Electric car sales in Norway have outstripped those powered by other means. Electric cars have risen to a record 54% market share in Norway, leading to it being the first country in the world where sales of electric cars have surpassed those powered by petrol, diesel, and hybrid engines. Volkswagen has also replaced Tesla as the top battery vehicle maker there. Norway exempts fully electric vehicles from taxes that other vehicles incur as it is attempting to be the first nation to end the sale of petrol and diesel cars (by 2025). The head of the Norwegian EV Association, Christina Bu, expects electric cars to surpass 65% of the market in 2021. By contrast, cars with diesel-only engines have fallen from a peak of 75.7% of the overall Norwegian market in 2011 to just 8.6% in 2020.
Young Chinese employees are rebelling against the country’s hard work ethic. It has been reported that some of China’s Generation Z are setting their own rules in the workplace by encouraging a growing philosophy of being lazy, which they call “touching fish” (from the Chinese proverb “muddy waters make it easy to catch fish”). They are refusing to work overtime, delivering average work, going to the toilet frequently and staying there for a long time, playing with their mobile phones, and reading novels at work. They claim it is a silent rebellion against the strong overtime culture in the country. Jennifer Feng, chief human resources officer at leading job-hunting website, 51job.com, says it is common for young people on low incomes to slack at work. She says that while many workers born in the 1970s and 1980s follow the traditional spirit of enduring hardship, those born in the 1990s place a higher priority on their own interests and other personal benefits.

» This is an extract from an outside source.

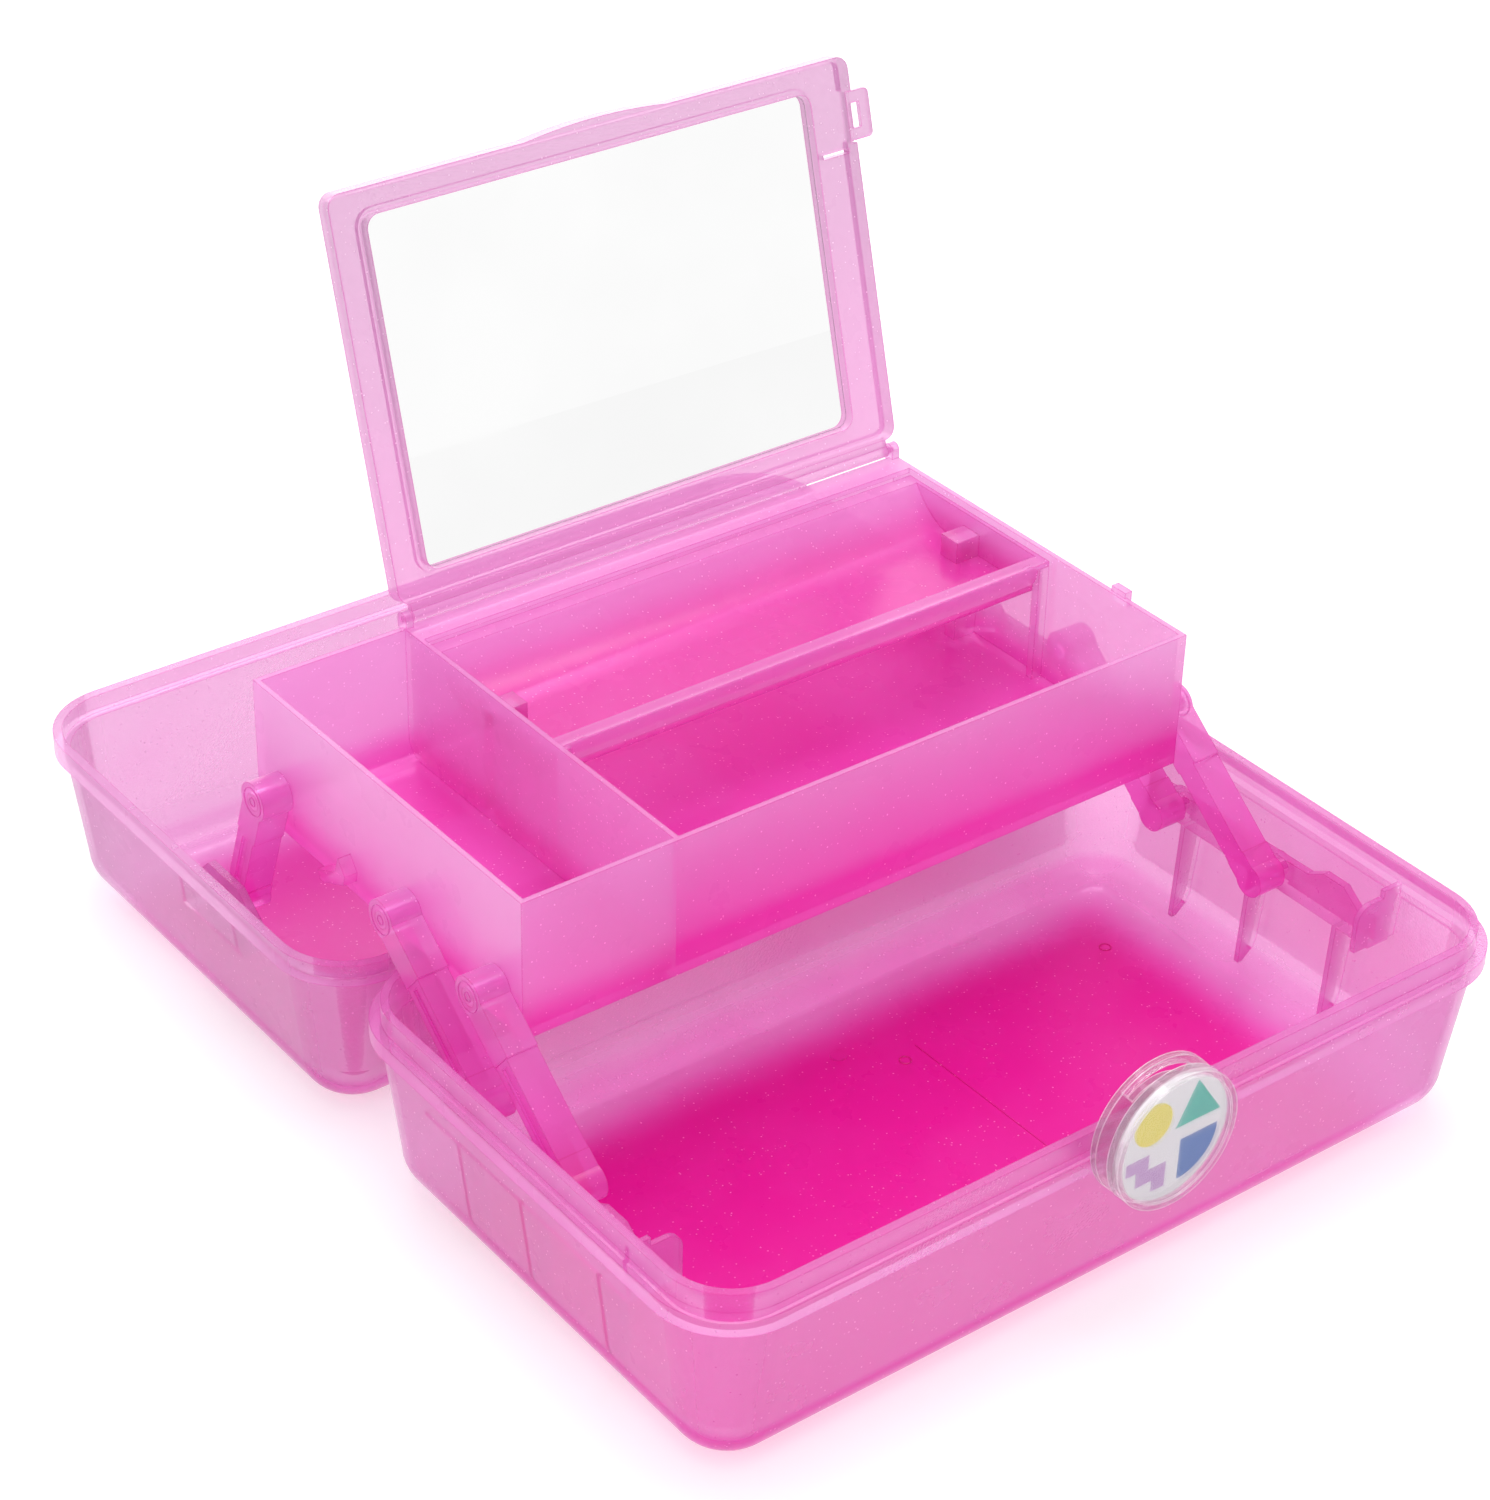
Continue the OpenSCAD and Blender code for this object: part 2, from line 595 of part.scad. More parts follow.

Climate change is turning cities into ovens. A new model estimates that by 2100, cities across the world could warm as much as 4.4 degrees Celsius. The urban heat-island effect means that buildings and roads absorb the sun’s energy and release it well into the night, whereas in rural areas, by contrast, greenery provides shade and cools the air by releasing water. Urban areas may make up just 3% of the planet’s land surface, but even this small area will mean countries struggle to reach the Paris Climate Agreement’s goal of limiting the global average temperature rise to no more than 2 degrees Celsius. Hotter cities could be catastrophic for urban public health. According to the World Health Organization, extreme heat claimed more than 166,000 lives between 1998 and 2017. Currently, half the world’s population lives in urban areas, but this proportion is expected to rise to 70% by 2050, according to the researchers behind the model.